Today there are five transit camps in Kashmir for Kashmiri Pandits who took up jobs under the PM’s scheme. Except for the Sheikhpora camp in Badgam and the one inside the Kheer Bhavani temple complex the rest are prefabricated settlements. They are fenced by barbed wires and the Kashmiri Pandits living there are always vulnerable. The facilities in these transit camps are terrible to say the least. The last time India defeated Pakistan in a one-day match, the camp in Hall near Shopian received a volley of stones. Now what is the use of making another such camp even if the flats are going to be “high quality”? Only those in dire need of jobs will live in these camps because they have no other options of livelihood available to them. But such settlements would be coerced if not forced settlements.

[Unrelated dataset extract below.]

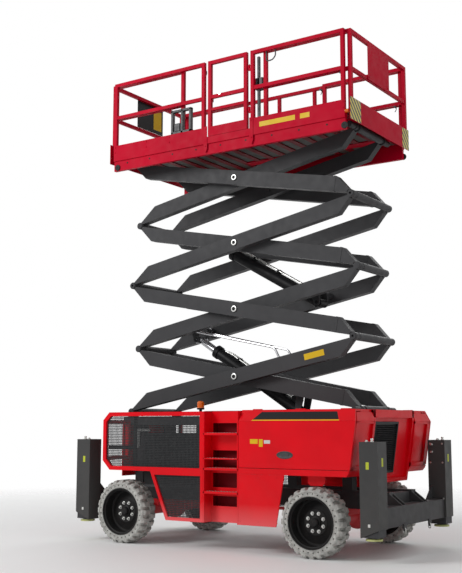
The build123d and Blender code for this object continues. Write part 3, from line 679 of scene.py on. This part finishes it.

Kashmiri Pandits have time and again told various governments that resettlement has to be en masse and not piece-meal. The various proposals submitted by Kashmiri Pandits organisations have talked of one enclave of Panun Kashmir or one satellite city for the Pandits. There is almost complete unanimity among Kashmiri Pandits on this issue. There could be a difference of opinion on whether this should be centrally administered area or a notified area or a cantonment board or a smart city. Kashmiri Pandits believe that only a separate enclave will give them a required sense of security. Till the time the government acquires land for this, they could re-open cases against killers of Kashmiri Pandits. The conviction of Bitta Karate alone would convince more people about the seriousness of the government’s rehabilitation policy than any “quality flats for Rs 40,00,000 each” would.